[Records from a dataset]
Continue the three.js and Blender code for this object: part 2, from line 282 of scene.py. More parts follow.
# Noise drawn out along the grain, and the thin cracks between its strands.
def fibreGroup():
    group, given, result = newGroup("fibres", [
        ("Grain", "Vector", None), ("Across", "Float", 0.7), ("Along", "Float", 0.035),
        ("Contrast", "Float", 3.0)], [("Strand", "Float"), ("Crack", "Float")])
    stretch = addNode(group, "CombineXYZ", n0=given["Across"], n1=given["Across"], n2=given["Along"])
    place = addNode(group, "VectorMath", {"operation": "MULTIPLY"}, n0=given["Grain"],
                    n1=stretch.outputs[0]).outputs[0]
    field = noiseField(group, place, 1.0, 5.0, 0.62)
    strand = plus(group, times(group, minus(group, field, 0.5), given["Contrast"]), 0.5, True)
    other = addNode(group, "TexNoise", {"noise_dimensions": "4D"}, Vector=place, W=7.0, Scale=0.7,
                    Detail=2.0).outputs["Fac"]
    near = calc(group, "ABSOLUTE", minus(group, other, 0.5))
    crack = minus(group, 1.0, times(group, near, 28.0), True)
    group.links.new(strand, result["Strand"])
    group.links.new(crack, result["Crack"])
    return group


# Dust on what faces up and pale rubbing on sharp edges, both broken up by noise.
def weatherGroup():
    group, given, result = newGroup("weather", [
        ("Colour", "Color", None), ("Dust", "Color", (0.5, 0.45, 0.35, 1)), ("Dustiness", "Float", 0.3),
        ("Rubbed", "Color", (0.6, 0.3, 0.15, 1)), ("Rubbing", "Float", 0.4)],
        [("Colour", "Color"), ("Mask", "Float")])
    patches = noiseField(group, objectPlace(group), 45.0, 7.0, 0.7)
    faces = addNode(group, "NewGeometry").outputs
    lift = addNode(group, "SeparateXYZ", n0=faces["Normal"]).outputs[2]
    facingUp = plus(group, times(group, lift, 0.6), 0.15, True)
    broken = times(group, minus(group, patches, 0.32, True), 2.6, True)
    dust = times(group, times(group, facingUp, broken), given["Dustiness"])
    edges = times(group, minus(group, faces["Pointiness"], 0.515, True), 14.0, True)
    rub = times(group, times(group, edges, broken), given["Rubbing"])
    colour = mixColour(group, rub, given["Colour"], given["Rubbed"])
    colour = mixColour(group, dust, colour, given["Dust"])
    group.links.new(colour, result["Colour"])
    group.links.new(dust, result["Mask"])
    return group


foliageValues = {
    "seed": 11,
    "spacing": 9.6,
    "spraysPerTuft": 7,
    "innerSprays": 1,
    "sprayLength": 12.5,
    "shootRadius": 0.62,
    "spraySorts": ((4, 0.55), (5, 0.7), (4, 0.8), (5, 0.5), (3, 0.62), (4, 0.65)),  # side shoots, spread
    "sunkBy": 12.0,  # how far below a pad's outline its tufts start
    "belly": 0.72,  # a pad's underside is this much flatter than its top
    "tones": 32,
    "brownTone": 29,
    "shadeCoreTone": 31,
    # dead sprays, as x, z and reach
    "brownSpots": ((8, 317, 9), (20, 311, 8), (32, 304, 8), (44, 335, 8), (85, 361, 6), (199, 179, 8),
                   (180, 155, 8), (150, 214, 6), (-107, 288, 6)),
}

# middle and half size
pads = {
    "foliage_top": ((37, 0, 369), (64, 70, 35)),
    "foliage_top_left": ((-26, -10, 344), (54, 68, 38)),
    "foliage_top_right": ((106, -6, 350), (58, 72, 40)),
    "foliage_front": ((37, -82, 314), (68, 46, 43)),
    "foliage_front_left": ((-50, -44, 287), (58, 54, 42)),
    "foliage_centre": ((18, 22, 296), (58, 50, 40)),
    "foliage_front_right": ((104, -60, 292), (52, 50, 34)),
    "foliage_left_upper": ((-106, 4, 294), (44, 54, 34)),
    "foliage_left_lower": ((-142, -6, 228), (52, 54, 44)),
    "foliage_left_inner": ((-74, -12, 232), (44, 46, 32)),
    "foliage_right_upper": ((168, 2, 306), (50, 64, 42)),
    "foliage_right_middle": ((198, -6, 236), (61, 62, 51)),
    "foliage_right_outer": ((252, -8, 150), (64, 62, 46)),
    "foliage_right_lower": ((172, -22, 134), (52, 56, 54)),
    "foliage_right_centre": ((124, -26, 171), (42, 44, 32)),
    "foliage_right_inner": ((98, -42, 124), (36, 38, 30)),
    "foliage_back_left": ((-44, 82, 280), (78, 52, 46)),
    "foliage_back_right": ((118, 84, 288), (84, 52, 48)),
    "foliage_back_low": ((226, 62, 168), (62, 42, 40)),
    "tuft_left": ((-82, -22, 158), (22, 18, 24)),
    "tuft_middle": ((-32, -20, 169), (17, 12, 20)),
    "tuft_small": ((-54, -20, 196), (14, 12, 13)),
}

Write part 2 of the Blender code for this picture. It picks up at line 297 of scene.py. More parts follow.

■ PROBLEM DETAILS:
Repeat the data precisely, line by line.

■ TASK SOLUTION:
Continue the three.js and Blender code for this object: part 2, from line 282 of scene.py. More parts follow.
# Noise drawn out along the grain, and the thin cracks between its strands.
def fibreGroup():
    group, given, result = newGroup("fibres", [
        ("Grain", "Vector", None), ("Across", "Float", 0.7), ("Along", "Float", 0.035),
        ("Contrast", "Float", 3.0)], [("Strand", "Float"), ("Crack", "Float")])
    stretch = addNode(group, "CombineXYZ", n0=given["Across"], n1=given["Across"], n2=given["Along"])
    place = addNode(group, "VectorMath", {"operation": "MULTIPLY"}, n0=given["Grain"],
                    n1=stretch.outputs[0]).outputs[0]
    field = noiseField(group, place, 1.0, 5.0, 0.62)
    strand = plus(group, times(group, minus(group, field, 0.5), given["Contrast"]), 0.5, True)
    other = addNode(group, "TexNoise", {"noise_dimensions": "4D"}, Vector=place, W=7.0, Scale=0.7,
                    Detail=2.0).outputs["Fac"]
    near = calc(group, "ABSOLUTE", minus(group, other, 0.5))
    crack = minus(group, 1.0, times(group, near, 28.0), True)
    group.links.new(strand, result["Strand"])
    group.links.new(crack, result["Crack"])
    return group


# Dust on what faces up and pale rubbing on sharp edges, both broken up by noise.
def weatherGroup():
    group, given, result = newGroup("weather", [
        ("Colour", "Color", None), ("Dust", "Color", (0.5, 0.45, 0.35, 1)), ("Dustiness", "Float", 0.3),
        ("Rubbed", "Color", (0.6, 0.3, 0.15, 1)), ("Rubbing", "Float", 0.4)],
        [("Colour", "Color"), ("Mask", "Float")])
    patches = noiseField(group, objectPlace(group), 45.0, 7.0, 0.7)
    faces = addNode(group, "NewGeometry").outputs
    lift = addNode(group, "SeparateXYZ", n0=faces["Normal"]).outputs[2]
    facingUp = plus(group, times(group, lift, 0.6), 0.15, True)
    broken = times(group, minus(group, patches, 0.32, True), 2.6, True)
    dust = times(group, times(group, facingUp, broken), given["Dustiness"])
    edges = times(group, minus(group, faces["Pointiness"], 0.515, True), 14.0, True)
    rub = times(group, times(group, edges, broken), given["Rubbing"])
    colour = mixColour(group, rub, given["Colour"], given["Rubbed"])
    colour = mixColour(group, dust, colour, given["Dust"])
    group.links.new(colour, result["Colour"])
    group.links.new(dust, result["Mask"])
    return group


foliageValues = {
    "seed": 11,
    "spacing": 9.6,
    "spraysPerTuft": 7,
    "innerSprays": 1,
    "sprayLength": 12.5,
    "shootRadius": 0.62,
    "spraySorts": ((4, 0.55), (5, 0.7), (4, 0.8), (5, 0.5), (3, 0.62), (4, 0.65)),  # side shoots, spread
    "sunkBy": 12.0,  # how far below a pad's outline its tufts start
    "belly": 0.72,  # a pad's underside is this much flatter than its top
    "tones": 32,
    "brownTone": 29,
    "shadeCoreTone": 31,
    # dead sprays, as x, z and reach
    "brownSpots": ((8, 317, 9), (20, 311, 8), (32, 304, 8), (44, 335, 8), (85, 361, 6), (199, 179, 8),
                   (180, 155, 8), (150, 214, 6), (-107, 288, 6)),
}

# middle and half size
pads = {
    "foliage_top": ((37, 0, 369), (64, 70, 35)),
    "foliage_top_left": ((-26, -10, 344), (54, 68, 38)),
    "foliage_top_right": ((106, -6, 350), (58, 72, 40)),
    "foliage_front": ((37, -82, 314), (68, 46, 43)),
    "foliage_front_left": ((-50, -44, 287), (58, 54, 42)),
    "foliage_centre": ((18, 22, 296), (58, 50, 40)),
    "foliage_front_right": ((104, -60, 292), (52, 50, 34)),
    "foliage_left_upper": ((-106, 4, 294), (44, 54, 34)),
    "foliage_left_lower": ((-142, -6, 228), (52, 54, 44)),
    "foliage_left_inner": ((-74, -12, 232), (44, 46, 32)),
    "foliage_right_upper": ((168, 2, 306), (50, 64, 42)),
    "foliage_right_middle": ((198, -6, 236), (61, 62, 51)),
    "foliage_right_outer": ((252, -8, 150), (64, 62, 46)),
    "foliage_right_lower": ((172, -22, 134), (52, 56, 54)),
    "foliage_right_centre": ((124, -26, 171), (42, 44, 32)),
    "foliage_right_inner": ((98, -42, 124), (36, 38, 30)),
    "foliage_back_left": ((-44, 82, 280), (78, 52, 46)),
    "foliage_back_right": ((118, 84, 288), (84, 52, 48)),
    "foliage_back_low": ((226, 62, 168), (62, 42, 40)),
    "tuft_left": ((-82, -22, 158), (22, 18, 24)),
    "tuft_middle": ((-32, -20, 169), (17, 12, 20)),
    "tuft_small": ((-54, -20, 196), (14, 12, 13)),
}

Write part 2 of the Blender code for this picture. It picks up at line 297 of scene.py. More parts follow.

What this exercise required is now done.